Data lines
────────────────

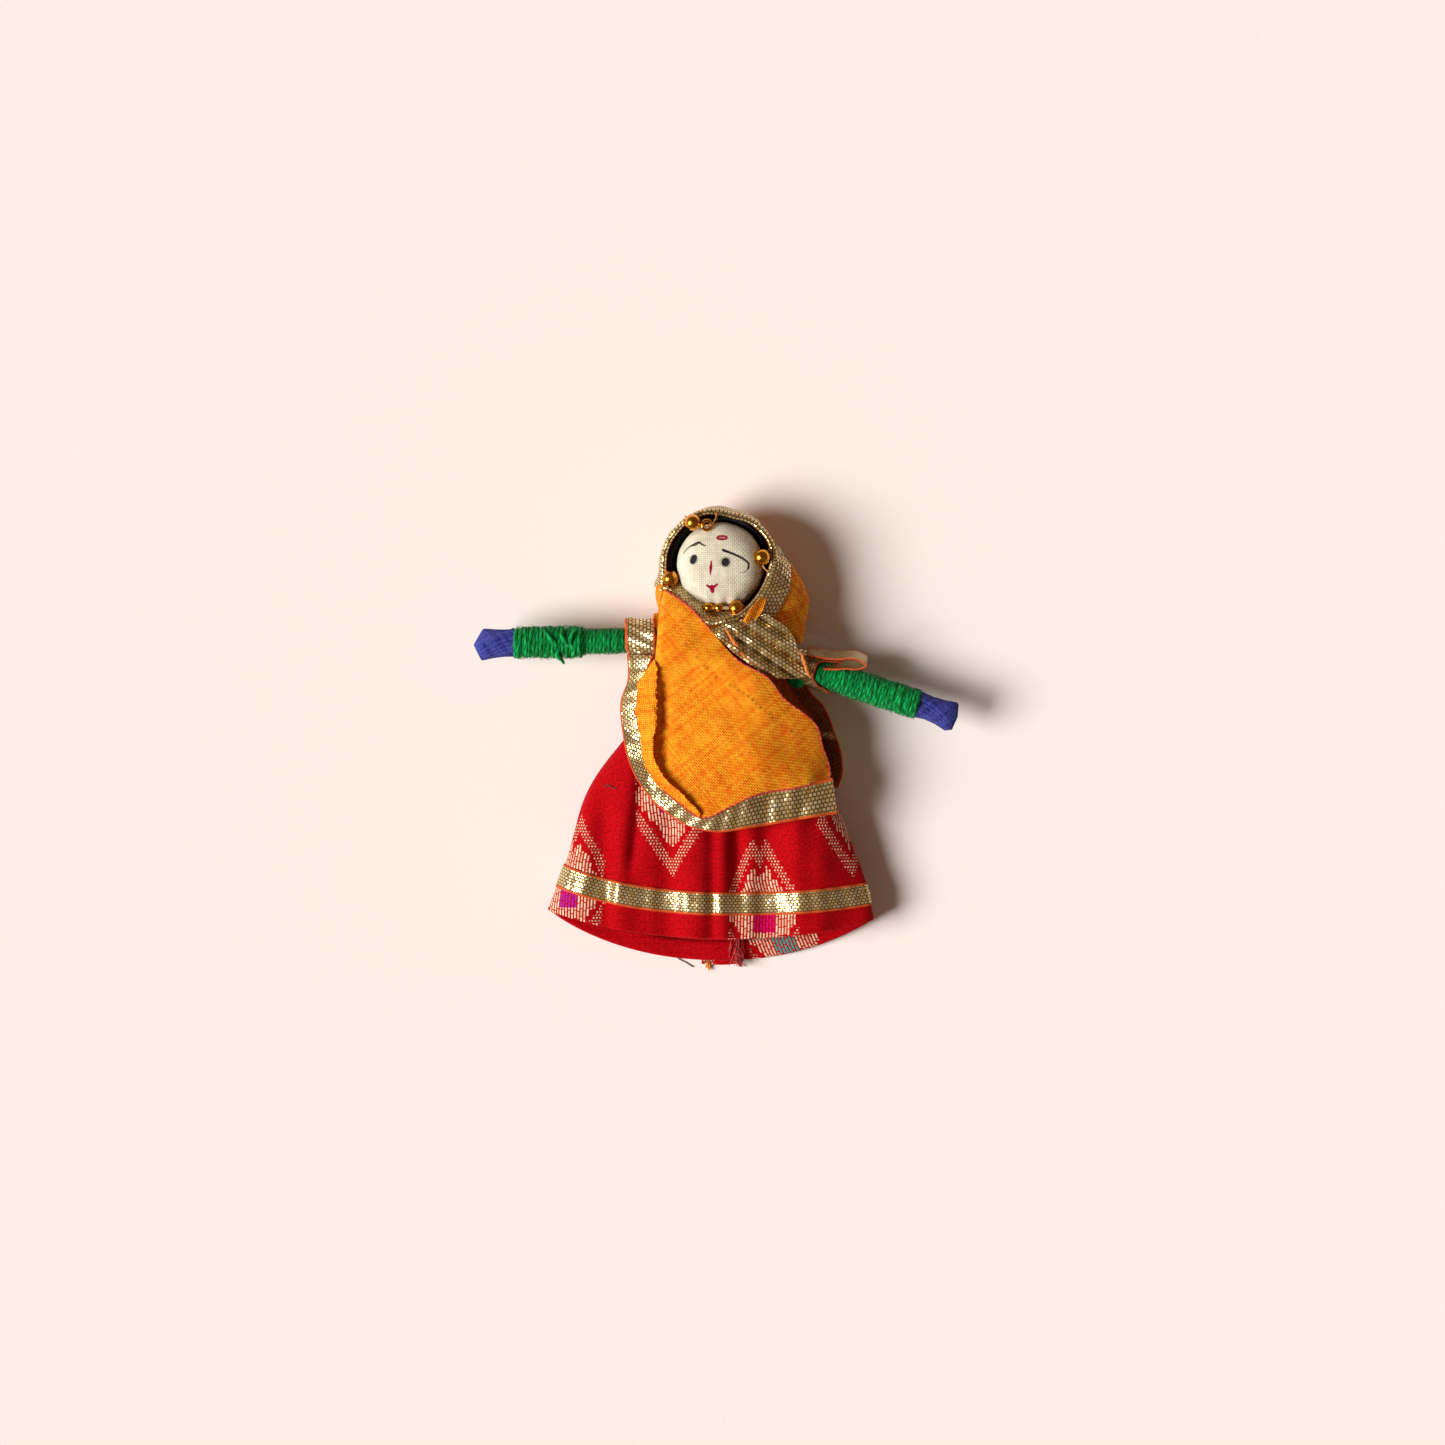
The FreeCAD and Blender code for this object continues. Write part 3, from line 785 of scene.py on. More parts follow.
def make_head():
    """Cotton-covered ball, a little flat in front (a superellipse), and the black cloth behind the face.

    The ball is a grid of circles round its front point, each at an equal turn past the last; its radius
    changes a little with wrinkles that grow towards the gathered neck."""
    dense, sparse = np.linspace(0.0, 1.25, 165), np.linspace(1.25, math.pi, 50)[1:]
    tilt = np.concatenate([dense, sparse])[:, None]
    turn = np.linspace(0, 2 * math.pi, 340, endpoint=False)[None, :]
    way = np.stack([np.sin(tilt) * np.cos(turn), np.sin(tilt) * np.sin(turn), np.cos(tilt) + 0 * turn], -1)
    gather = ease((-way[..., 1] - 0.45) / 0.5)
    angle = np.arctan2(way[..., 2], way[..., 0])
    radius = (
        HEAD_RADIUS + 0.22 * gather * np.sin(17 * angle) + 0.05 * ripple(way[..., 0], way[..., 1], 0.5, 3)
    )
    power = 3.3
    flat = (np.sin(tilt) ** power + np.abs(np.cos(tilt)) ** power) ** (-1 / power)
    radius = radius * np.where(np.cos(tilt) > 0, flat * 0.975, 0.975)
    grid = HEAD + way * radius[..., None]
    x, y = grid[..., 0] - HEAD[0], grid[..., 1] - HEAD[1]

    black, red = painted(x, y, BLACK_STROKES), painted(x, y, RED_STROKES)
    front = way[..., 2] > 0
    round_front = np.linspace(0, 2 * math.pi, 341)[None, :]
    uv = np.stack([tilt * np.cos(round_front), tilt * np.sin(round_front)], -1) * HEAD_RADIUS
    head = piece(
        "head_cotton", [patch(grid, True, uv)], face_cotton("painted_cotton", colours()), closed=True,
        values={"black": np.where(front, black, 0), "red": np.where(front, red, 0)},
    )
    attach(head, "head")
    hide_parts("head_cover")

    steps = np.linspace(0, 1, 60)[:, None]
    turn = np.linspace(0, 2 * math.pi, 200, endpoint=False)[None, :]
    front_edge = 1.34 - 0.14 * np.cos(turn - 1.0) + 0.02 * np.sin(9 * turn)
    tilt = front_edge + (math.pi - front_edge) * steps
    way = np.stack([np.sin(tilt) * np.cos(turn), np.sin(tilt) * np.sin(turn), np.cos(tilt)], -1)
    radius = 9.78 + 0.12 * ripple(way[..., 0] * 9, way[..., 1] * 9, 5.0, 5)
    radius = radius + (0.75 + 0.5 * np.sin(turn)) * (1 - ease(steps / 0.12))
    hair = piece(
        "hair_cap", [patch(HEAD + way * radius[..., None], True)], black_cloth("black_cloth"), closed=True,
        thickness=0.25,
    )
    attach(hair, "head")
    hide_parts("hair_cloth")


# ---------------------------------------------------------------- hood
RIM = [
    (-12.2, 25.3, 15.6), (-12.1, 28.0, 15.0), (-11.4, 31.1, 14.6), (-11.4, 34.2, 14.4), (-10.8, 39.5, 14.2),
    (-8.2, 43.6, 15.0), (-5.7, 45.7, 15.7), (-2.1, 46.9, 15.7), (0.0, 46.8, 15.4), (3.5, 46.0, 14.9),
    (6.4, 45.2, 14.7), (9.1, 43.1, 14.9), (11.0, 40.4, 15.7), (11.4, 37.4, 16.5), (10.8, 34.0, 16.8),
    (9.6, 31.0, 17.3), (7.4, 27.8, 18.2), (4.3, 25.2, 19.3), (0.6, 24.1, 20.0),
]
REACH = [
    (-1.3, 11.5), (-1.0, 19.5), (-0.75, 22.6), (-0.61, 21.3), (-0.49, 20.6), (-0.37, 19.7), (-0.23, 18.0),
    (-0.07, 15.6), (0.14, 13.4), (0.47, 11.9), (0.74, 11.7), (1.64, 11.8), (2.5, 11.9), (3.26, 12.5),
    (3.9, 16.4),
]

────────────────

Job
Write out the data again, exactly and in full.

Answer to the exercise
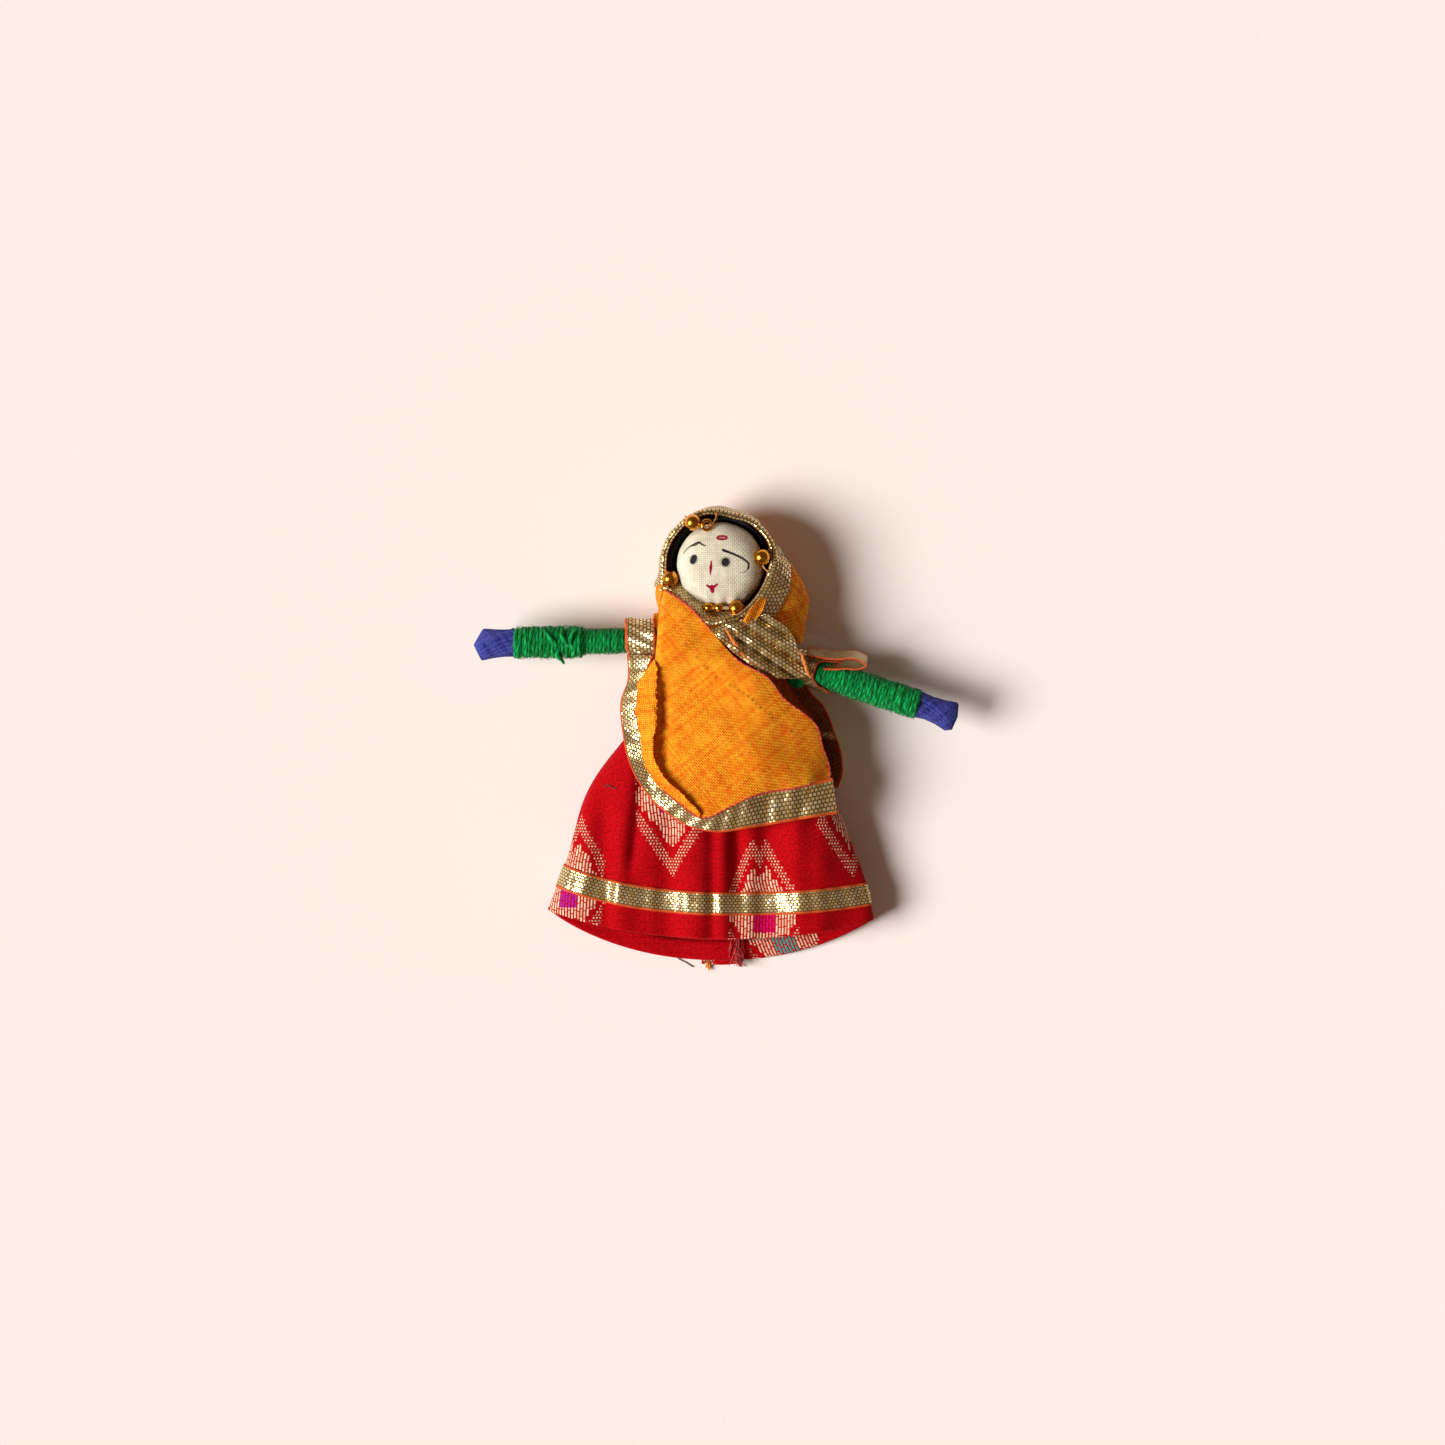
The FreeCAD and Blender code for this object continues. Write part 3, from line 785 of scene.py on. More parts follow.
def make_head():
    """Cotton-covered ball, a little flat in front (a superellipse), and the black cloth behind the face.

    The ball is a grid of circles round its front point, each at an equal turn past the last; its radius
    changes a little with wrinkles that grow towards the gathered neck."""
    dense, sparse = np.linspace(0.0, 1.25, 165), np.linspace(1.25, math.pi, 50)[1:]
    tilt = np.concatenate([dense, sparse])[:, None]
    turn = np.linspace(0, 2 * math.pi, 340, endpoint=False)[None, :]
    way = np.stack([np.sin(tilt) * np.cos(turn), np.sin(tilt) * np.sin(turn), np.cos(tilt) + 0 * turn], -1)
    gather = ease((-way[..., 1] - 0.45) / 0.5)
    angle = np.arctan2(way[..., 2], way[..., 0])
    radius = (
        HEAD_RADIUS + 0.22 * gather * np.sin(17 * angle) + 0.05 * ripple(way[..., 0], way[..., 1], 0.5, 3)
    )
    power = 3.3
    flat = (np.sin(tilt) ** power + np.abs(np.cos(tilt)) ** power) ** (-1 / power)
    radius = radius * np.where(np.cos(tilt) > 0, flat * 0.975, 0.975)
    grid = HEAD + way * radius[..., None]
    x, y = grid[..., 0] - HEAD[0], grid[..., 1] - HEAD[1]

    black, red = painted(x, y, BLACK_STROKES), painted(x, y, RED_STROKES)
    front = way[..., 2] > 0
    round_front = np.linspace(0, 2 * math.pi, 341)[None, :]
    uv = np.stack([tilt * np.cos(round_front), tilt * np.sin(round_front)], -1) * HEAD_RADIUS
    head = piece(
        "head_cotton", [patch(grid, True, uv)], face_cotton("painted_cotton", colours()), closed=True,
        values={"black": np.where(front, black, 0), "red": np.where(front, red, 0)},
    )
    attach(head, "head")
    hide_parts("head_cover")

    steps = np.linspace(0, 1, 60)[:, None]
    turn = np.linspace(0, 2 * math.pi, 200, endpoint=False)[None, :]
    front_edge = 1.34 - 0.14 * np.cos(turn - 1.0) + 0.02 * np.sin(9 * turn)
    tilt = front_edge + (math.pi - front_edge) * steps
    way = np.stack([np.sin(tilt) * np.cos(turn), np.sin(tilt) * np.sin(turn), np.cos(tilt)], -1)
    radius = 9.78 + 0.12 * ripple(way[..., 0] * 9, way[..., 1] * 9, 5.0, 5)
    radius = radius + (0.75 + 0.5 * np.sin(turn)) * (1 - ease(steps / 0.12))
    hair = piece(
        "hair_cap", [patch(HEAD + way * radius[..., None], True)], black_cloth("black_cloth"), closed=True,
        thickness=0.25,
    )
    attach(hair, "head")
    hide_parts("hair_cloth")


# ---------------------------------------------------------------- hood
RIM = [
    (-12.2, 25.3, 15.6), (-12.1, 28.0, 15.0), (-11.4, 31.1, 14.6), (-11.4, 34.2, 14.4), (-10.8, 39.5, 14.2),
    (-8.2, 43.6, 15.0), (-5.7, 45.7, 15.7), (-2.1, 46.9, 15.7), (0.0, 46.8, 15.4), (3.5, 46.0, 14.9),
    (6.4, 45.2, 14.7), (9.1, 43.1, 14.9), (11.0, 40.4, 15.7), (11.4, 37.4, 16.5), (10.8, 34.0, 16.8),
    (9.6, 31.0, 17.3), (7.4, 27.8, 18.2), (4.3, 25.2, 19.3), (0.6, 24.1, 20.0),
]
REACH = [
    (-1.3, 11.5), (-1.0, 19.5), (-0.75, 22.6), (-0.61, 21.3), (-0.49, 20.6), (-0.37, 19.7), (-0.23, 18.0),
    (-0.07, 15.6), (0.14, 13.4), (0.47, 11.9), (0.74, 11.7), (1.64, 11.8), (2.5, 11.9), (3.26, 12.5),
    (3.9, 16.4),
]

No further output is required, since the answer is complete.